Apple asked us to post our system information to investigate the problem. I posted mine. I don't know if the problem will be fixed or not. I decided to do something besides just complaining. That hasn't helped, so why not take a different route?

Perhaps it is only older iMacs that are affected. That looks funny considering I have had my iMac less than a year. On some of the posts at Apple.com, I have seen people who have the newest Macs, and they are having the same problems, so maybe not.

Another funny thing: My Mac burnt cds like mad for months on end....and then it just stopped. Right before it happened, I had read a letter on Planet Feedback.com. The woman writing the letter had problems with her Flower Power iMac several times. They had replaced the burner under warranty and she was still having problems. That iMac was the 4th one she had bought, if I am not mistaken. Do you really think she will buy another?

This is a serious problem.  A problem that is supposedly being investigated but is never fixed. I am not a Mac basher. I am not a Windows freak. I am a Mac lover severely disappointed . It doesn't really make me angry. Most of the time, it just makes me sad. It is the emotional equivalent of a broken promise to a child. That is how it feels.  I can't explain the feeling of being let down any better.

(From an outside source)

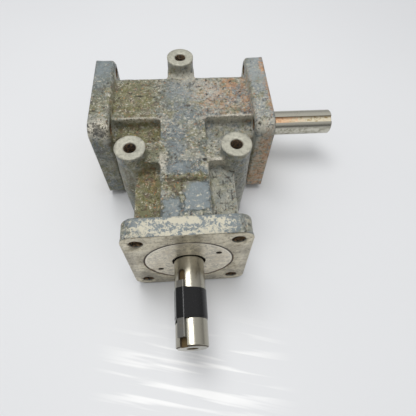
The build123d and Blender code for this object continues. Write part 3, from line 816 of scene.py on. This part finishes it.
@dataclass
class CastSkin:
    """Cast surface of the housing with real lumps, round edges and crisp machined faces."""

    sizes: CastingSizes = field(default_factory=CastingSizes)
    grid: float = 2.3
    start: float = 0.37
    weld: float = 0.001
    flat_angle: float = 0.4
    sharp_angle: float = 42.0
    lump_depth: float = 0.42
    lump_size: float = 8.0
    grain_depth: float = 0.26
    grain_size: float = 3.1
    fade: float = 3.2
    smoothings: int = 5
    cast_mark: int = 0
    cut_mark: int = 1

    def is_cut(self, place: Vector) -> bool:
        """Tell whether a place is in one of the bored hollows.

        Args:
            place: The place, in millimetres.

        Returns:
            Whether it lies in a bore rather than on the cast outside.
        """
        s = self.sizes
        along = place.y - s.front_reach
        hollow = s.cap_r + self.grid / 8
        in_cross = abs(place.x) < s.side_reach + self.weld and math.hypot(along, place.z) < hollow
        in_front = along < self.weld and math.hypot(place.x, place.z) < hollow
        return in_cross or in_front

    def roughness_at(self, place: Vector) -> float:
        """Share of the relief at a place.

        Args:
            place: The place, in millimetres.

        Returns:
            0 on and beside what was machined, and 1 well away from it.
        """
        s = self.sizes
        corner = s.bolt_half_spacing
        gaps = [place.y, s.side_reach - abs(place.x)]
        for x, y in s.bosses:
            away = math.hypot(place.x - x, place.y - y)
            gaps.append(away - s.boss_hole_r)
            gaps.append(max(s.boss_height - abs(place.z), away - s.boss_hole_r * 3))
        behind = place.y - s.front_reach
        side_gap = math.hypot(abs(behind) - corner, abs(place.z) - corner) - s.bolt_hole_r
        front_gap = math.hypot(abs(place.x) - corner, abs(place.z) - corner) - s.bolt_hole_r
        if abs(place.x) > s.side_reach - s.flange_thick - self.fade:
            gaps.append(side_gap)
        if place.y < s.flange_thick + self.fade:
            gaps.append(front_gap)
        share = max(0.0, min(1.0, min(gaps) / self.fade))
        return share * share * (3 - 2 * share)

    def between_flanges(self, place: Vector) -> bool:
        """Tell whether a place is on the body and clear of its machined ends.

        Args:
            place: The place, in millimetres.

        Returns:
            True where it is.
        """
        s = self.sizes
        behind = place.y > s.flange_thick + self.fade
        inside = abs(place.x) < s.side_reach - s.flange_thick - self.fade
        return behind and inside and abs(place.z) < s.boss_height - self.fade

    def relief_at(self, place: Vector) -> float:
        """Depth of the rough surface below the smooth solid's.

        Args:
            place: The place, in millimetres.

        Returns:
            The depth in millimetres.
        """
        lumps = noise.fractal(place / self.lump_size, 1.0, 2.0, 2)
        grain = noise.fractal(place / self.grain_size + Vector((7.0, 3.0, 5.0)), 0.9, 2.1, 3)
        depth = self.lump_depth * (0.5 + lumps / 2) + self.grain_depth * (0.5 + grain / 2)
        return max(0.0, depth)

    def slice(self, mesh: bmesh.types.BMesh) -> None:
        """Cut the cast faces along a grid of planes, so that they can take the relief.

        Args:
            mesh: Mesh in the making.
        """
        low = [min(v.co[axis] for v in mesh.verts) for axis in range(3)]
        high = [max(v.co[axis] for v in mesh.verts) for axis in range(3)]
        for axis in range(3):
            normal = Vector([float(axis == other) for other in range(3)])
            level = low[axis] + self.grid * self.start * MM
            while level < high[axis]:
                faces = [face for face in mesh.faces if face.material_index == self.cast_mark]
                geometry = [*mesh.verts, *mesh.edges, *faces]
                bmesh.ops.bisect_plane(
                    mesh,
                    geom=geometry,
                    dist=self.weld * MM,
                    plane_co=normal * level,
                    plane_no=normal,
                )
                level += self.grid * MM

    def build(self, solid: bpy.types.Object) -> bpy.types.Object:
        """Make the skin from the housing's solid.

        Args:
            solid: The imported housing.

        Returns:
            The skin, which stands for the solid.
        """
        mesh = bmesh.new()
        mesh.from_mesh(solid.data)
        bmesh.ops.remove_doubles(mesh, verts=mesh.verts, dist=self.weld * MM)
        flat = math.radians(self.flat_angle)
        bmesh.ops.dissolve_limit(mesh, angle_limit=flat, verts=mesh.verts, edges=mesh.edges)
        for face in mesh.faces:
            hollow = self.is_cut(face.calc_center_median() / MM)
            face.material_index = self.cut_mark if hollow else self.cast_mark
        self.slice(mesh)
        bmesh.ops.triangulate(mesh, faces=mesh.faces)
        rough = {}
        for vertex in mesh.verts:
            if all(face.material_index == self.cast_mark for face in vertex.link_faces):
                share = self.roughness_at(vertex.co / MM)
                if share > 0:
                    rough[vertex] = share
        loose = [vertex for vertex in rough if self.between_flanges(vertex.co / MM)]
        for _ in range(self.smoothings):
            bmesh.ops.smooth_vert(
                mesh, verts=loose, factor=0.5, use_axis_x=True, use_axis_y=True, use_axis_z=True
            )
        mesh.normal_update()
        for vertex, share in rough.items():
            depth = self.relief_at(vertex.co / MM) * share
            vertex.co -= vertex.normal * depth * MM
        for face in mesh.faces:
            face.material_index = 0
            face.smooth = True
        data = bpy.data.meshes.new("housing_skin")
        mesh.to_mesh(data)
        mesh.free()
        data.set_sharp_from_angle(angle=math.radians(self.sharp_angle))
        skin = bpy.data.objects.new("housing_skin", data)
        bpy.context.scene.collection.objects.link(skin)
        LOG.info("housing_skin: %d faces", len(data.polygons))
        return skin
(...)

With every day that passes, that feeling grows. Thank you for reading. I hope soon that I will be able to say it has been fixed. In all honesty, though, I have serious doubts it will be. Maybe Apple will prove me wrong.


----------



## evildan (Jun 8, 2002)

Gregita,

We've all been there, in one form or another.  

Be it Mac or PC, these kinds of issues pepper the forums. While I can honestly say I have not had problems burning with my G4 tower,I can imagine that it would be very frustrating to be in your position.

I don't really have any advice for you, at least none that you may not have thought of, but from your post you mentioned that you cannot burn data cds so that would suggest that it's not an issue isolated only to iTunes. 

iTunes may have started the issue, but it doesn't seem to be the only thing effected.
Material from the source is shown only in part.